On June 23rd, 2016, the UK will vote to either stay in the EU or opt out. [Image: Marian Weyo]
With only weeks until the European Union referendum and the 'Remain' and 'Leave' campaigns neck and neck, many businesses across the UK are making strong economic cases to stay in the EU.
A recent poll from CBI revealed 80% of its members, of which 71% were SMEs, believe 'in' will be best for business. At the same time, the UK employers' lobby group, warns a vote to leave would cost UK economy £100 billion and 950,000 jobs by 2020.
"Even in the best case, [Brexit] would cause a serious shock to the UK economy," asserts Carolyn Fairbairn, CBI Director-General. "Without a free trade deal, 90% of British exports to the EU, by value, could face tariffs....and products imported from the EU into the UK could also face tariffs."
UK-base compound semiconductor industry players concur. As Michael Le Goff, chief executive of Plessey, told Compound Semiconductor: "The referendum does matter to the company and is a complete distraction and unnecessary risk that the government should not be taking at this time."
"There are no pressing issues here other than the British Conservative Party's own internal political objective," he adds.
Likewise, Jill Shaw, chief executive of Anvil Semiconductors, reveals concerns, saying: "The result of the referendum is very important and the uncertainty that would follow a Brexit could be a killer."
Indeed, in recent weeks, myriad UK businesses have raised concerns over potential impacts of a Brexit decision, including UK trade barriers, rising unemployment and a reduction in GDP.
Siemens chief financial officer, Maria Ferraro, recently stated: "It took seven years for Canada to negotiate their EU trade agreement. Investment wouldn't cease, but it would take time for stability to return and the UK to be an attractive place to invest."
For both Shaw and Le Goff, the economic fallout that could follow a Brexit decision is a massive worry. As Shaw highlights: "This result may be better for the UK in the long term - although I don't believe this - but the impact on Anvil in the first two years would be significant."
And likewise, Le Goff states: "The issues post a referendum [decision to leave] are completely unknown and that is the risk. The question is, why take this risk at this time?"

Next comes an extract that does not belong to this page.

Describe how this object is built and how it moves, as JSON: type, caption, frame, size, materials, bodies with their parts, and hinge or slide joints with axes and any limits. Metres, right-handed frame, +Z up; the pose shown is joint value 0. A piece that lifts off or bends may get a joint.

Yet amid the risk, distraction and uncertainty, industry players have yet to see any negative impacts on business.
As Le Goff puts it: "We attended the recent 'Light+Building 2016' conference in Frankfurt, the largest lighting show in the world, and no-one was discussing the upcoming referendum."
And Shaw speaks of a similar experience: "I've not noticed [any effects on business] that can be put down to current referendum uncertainties, except perhaps the weakness of the Sterling."
"As a company with a number of European suppliers, this weakness against the Euro is really hitting our finances," she adds.
For Shaw, the severed European partnerships that could follow a Brexit decision, are a thorny issue. "As a start-up, connections with European companies are key, as is access to European grants," she says.
And the Anvil Chief executive's apprehensions over the future of EU research, in the advent of a 'leave' decision, are echoed across the industry. Earlier this month, Cardiff-based IQE stood up for the CBI and highlighted the crucial role that Europe has to play in developing and commercialising emerging technologies.
Pointing to numerous pan-European initiatives, including Horizon 2020, ECSEL pilot line initiatives, Photonics 21 and more, IQE head of open innovation, Chris Meadows, says: "Europe has strong ambitions to reshore major high technology manufacturing from other parts of the world."
"This requires a cross-border coordinated industrial strategy, involving major players across Europe," he explains. "If the UK chose to leave the EU, it would be largely isolated from these initiatives, and much poorer for not playing a significant role."
But while IQE clearly supports continued membership of the EU, Meadows is perhaps less concerned over a Brexit decision than industry peers.
"IQE trades within and outside of Europe, with Asia and the US being the Group's dominant markets, so the results on the 23rd June is unlikely to have any short-term impact on our business," he says.
"[And] while a Brexit would inevitably affect European funding mechanisms and support for UK businesses, its impact on collaborations may be less if effective trade agreements are in place, as is the case for non-member states," he concludes.